The intersection of technology and healthcare has major implications, ranging from encouraging to ominous, for innumerable interested parties. Technological innovators and enthusiastic adoptees tout the potential for technology to improve care and accelerate the development of new treatments and even cures – and they’re not wrong to do so. Part of this, however, is the unavoidable reality that the good guys aren’t the only ones with the power to wield technology, to great effect, in healthcare. The major, multinational cyberattack that hit the healthcare sector in 2017 and even more recently the clinical trials ransomware attack in 2020 are reminders of the importance of cybersecurity in protecting health data from tech-savvy parties with nefarious intent.
In clinical research, the advent of technologies like EDC and eSource makes cybersecurity just as important as anywhere else in the healthcare sector. Without a strong apparatus for protecting clinical data, eClinical tools quickly become just as much of a liability as a solution. Here are three reasons cybersecurity is of the utmost importance in clinical research.
There are many avenues through which an individual’s personal information can be made vulnerable – one can be hacked as a bank customer, credit card user, and in any number of other contexts. But patients in the healthcare sector are perhaps most at risk. Electronic health records (EHR) are full of patient information of great value on the black market, and many hackers would love nothing more than to get their hands on it. Against this backdrop, it’s crucial for clinical researchers to do everything in their power to keep the personal information of clinical trial patients secure.
In 2016, the FDA released guidance for the use of EHRs in clinical trials – as the clinical research industry works to overcome the barriers to integrating EHRs with eClinical tools, the imperative to ensure that patient privacy is protected by a solid cybersecurity apparatus will become even stronger.
In clinical research specifically, much of the premium placed on cybersecurity stems from business concerns. The data gathered in clinical trials ultimately decide the competitive potential of the drug, device, diagnostic tool, or vaccine on trial, and as such is considered sensitive intellectual property. If that data is stolen before a treatment is approved and arrives in market, sponsors stand to lose big in market exclusivity. Cybersecurity in clinical research, then, is not just an ethical imperative – it’s an economic one.
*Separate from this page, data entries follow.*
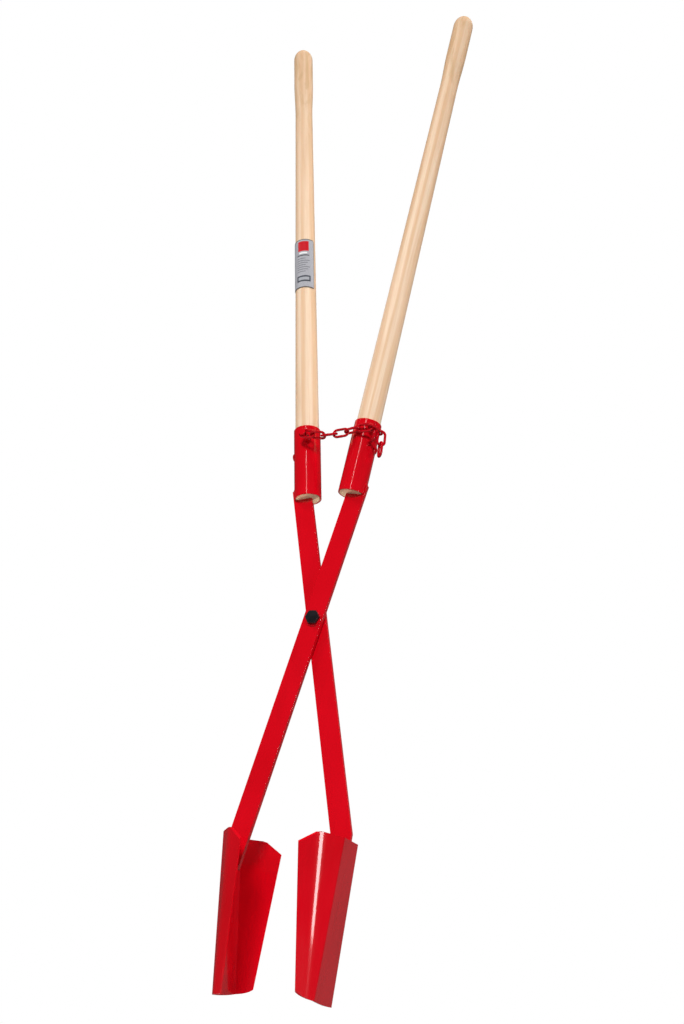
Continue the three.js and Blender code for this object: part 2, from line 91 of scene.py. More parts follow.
class Graph:
    """A small wrapper that builds one material's nodes."""

    def __init__(self, name):
        self.material = bpy.data.materials.new(name)
        self.material.use_nodes = True
        self.nodes = self.material.node_tree.nodes
        self.links = self.material.node_tree.links
        self.shader = self.nodes["Principled BSDF"]

    def add(self, kind, **values):
        """A new node, with each value put in its setting or its input of that name."""
        node = self.nodes.new("ShaderNode" + kind)
        for key, value in values.items():
            if hasattr(node, key) and key not in node.inputs:
                setattr(node, key, value)
            else:
                node.inputs[key].default_value = value
        return node

    def join(self, source, target):
        self.links.new(source, target)

    def coordinates(self, scale=(1, 1, 1)):
        """The object's own coordinates, scaled."""
        place = self.add("TexCoord")
        mapping = self.add("Mapping")
        mapping.inputs["Scale"].default_value = scale
        self.join(place.outputs["Object"], mapping.inputs["Vector"])
        return mapping.outputs["Vector"]

    def noise(self, vector, scale, detail=3.0, roughness=0.5, distortion=0.0):
        node = self.add("TexNoise", Scale=scale, Detail=detail, Roughness=roughness, Distortion=distortion)
        self.join(vector, node.inputs["Vector"])
        return node.outputs["Fac"]

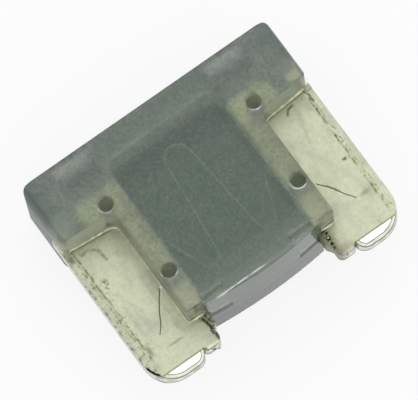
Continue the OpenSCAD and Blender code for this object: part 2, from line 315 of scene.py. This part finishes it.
def stakePits(t, base, level, upright):
    # painted shade and highlight: dark discs, each with a bright crescent along its rim on one side
    radius = place["pitR"]
    nearest = crescents = None
    for sx in (-1, 1):
        for x, y in place["stakes"]:
            away = t.flatFrom(sx * x, y)
            r = t.vec("LENGTH", away)
            nearest = r if nearest is None else t.math("MINIMUM", nearest, r)
            ring = t.times(t.band(r, radius + 0.02, radius + 0.05, 0.04),
                           t.ramp(t.vec("DOT_PRODUCT", away, smoky["rimSide"]), -0.05, 0.25))
            crescents = ring if crescents is None else t.most(crescents, ring)
    outside = t.ramp(level, 1.2, 1.4)
    pit = t.times(t.ramp(nearest, radius - 0.03, radius + 0.02, 1.0, 0.0), outside)
    rim = t.times(crescents, t.ramp(t.noise(2.4, shift=1.7), 0.4, 0.58), outside)
    base = t.mix(t.times(rim, 0.85), base, smoky["pitRim"])
    return t.mix(pit, base, t.mix(upright, smoky["pit"], smoky["pitWall"])), rim


def smokyPlastic():
    t = Tree("smokyPlastic")
    half = place["chamberHalf"]
    grain = t.noise(8.0, 3.0, 0.7)
    depth = t.less(t.z, place["midZ"])
    level = t.math("ABSOLUTE", depth)
    upright = t.ramp(t.math("ABSOLUTE", t.nz), 0.3, 0.8, 1.0, 0.0)
    end = t.ramp(t.ax, 5.1, 5.3)
    middle = t.ramp(t.ax, half - 0.1, half + 0.12, 1.0, 0.0)
    inChamber = t.times(middle, t.band(t.y, place["floorY"] + 0.9, place["roofY"] - 1.1, 0.9))
    base = frostedTintLightAndShade(t, grain, middle, inChamber)
    base, inner = insideFaces(t, base, level, upright)
    base = outerWalls(t, base, grain, upright, end)
    base, rim = stakePits(t, base, level, upright)
    # painted highlight along the front edge of the belly
    beam = t.times(t.band(t.y, -3.1, -3.075, 0.02), t.band(t.x, -2.0, -0.2, 0.6), t.ramp(t.z, 3.5, 3.55),
                   t.ramp(t.noise(2.3, stretch=(1.0, 4.0, 4.0), shift=2.2), 0.3, 0.5, 0.4, 1.0))
    base = t.mix(t.times(beam, 0.8), base, smoky["edge"])
    # light passes less at the painted highlights on the belly's edge and the pit rims, and the window over the chamber
    # and the belly are smoother
    passes = t.add(t.times(t.most(t.times(inChamber, 0.5), inner), 0.04), smoky["through"])
    through = t.less(passes, t.add(t.times(beam, 0.5), t.times(rim, 0.7)))
    clear = t.ramp(t.most(inChamber, t.ramp(t.y, -2.5, -2.9)), 0.0, 1.0, 1.0, smoky["clear"])
    rough = t.times(t.ramp(grain, 0.25, 0.75, smoky["rough"] - 0.05, smoky["rough"] + 0.08), clear)
    # the head's ends are slightly pillowed
    pillow = t.times(t.math("POWER", depth, 2.0), upright, end, -0.12)
    normal = t.bump(t.times(grain, clear), 0.3, 0.015, t.bump(pillow, 1.0, 1.0, t.softEdges(0.2)))
    t.surface(Base_Color=base, Roughness=rough, Transmission_Weight=through, IOR=smoky["ior"], Normal=normal)
    fog = t.nodes.new("ShaderNodeVolumeAbsorption")
    fog.inputs["Color"].default_value = smoky["fog"]
    fog.inputs["Density"].default_value = smoky["fogDensity"]
    t.links.new(fog.outputs[0], t.out.inputs["Volume"])
    return t.mat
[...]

Among the many lessons that recent events have taught us about healthcare cybersecurity, one of the biggest is that hacks make a lot of noise. And for better or worse, a loud headline can quickly and drastically alter a company’s reputation in its industry. If a contract research organization (CRO) suffers a data breach, a whole range of conclusions, both about the CRO and the eClinical solutions they use, can follow: that the electronic systems that store the medical data aren’t properly encrypted, or that the company hasn’t invested in modern cybersecurity precautions like two-factor authentication. The optics can make it difficult for CROs and eClinical software vendors alike to win favor among sponsors.
The coming years will likely continue to be a busy time for the healthcare industry as it continues the process of adopting new technology. Throughout this process, it’s essential that a strong focus on cybersecurity be part of the equation.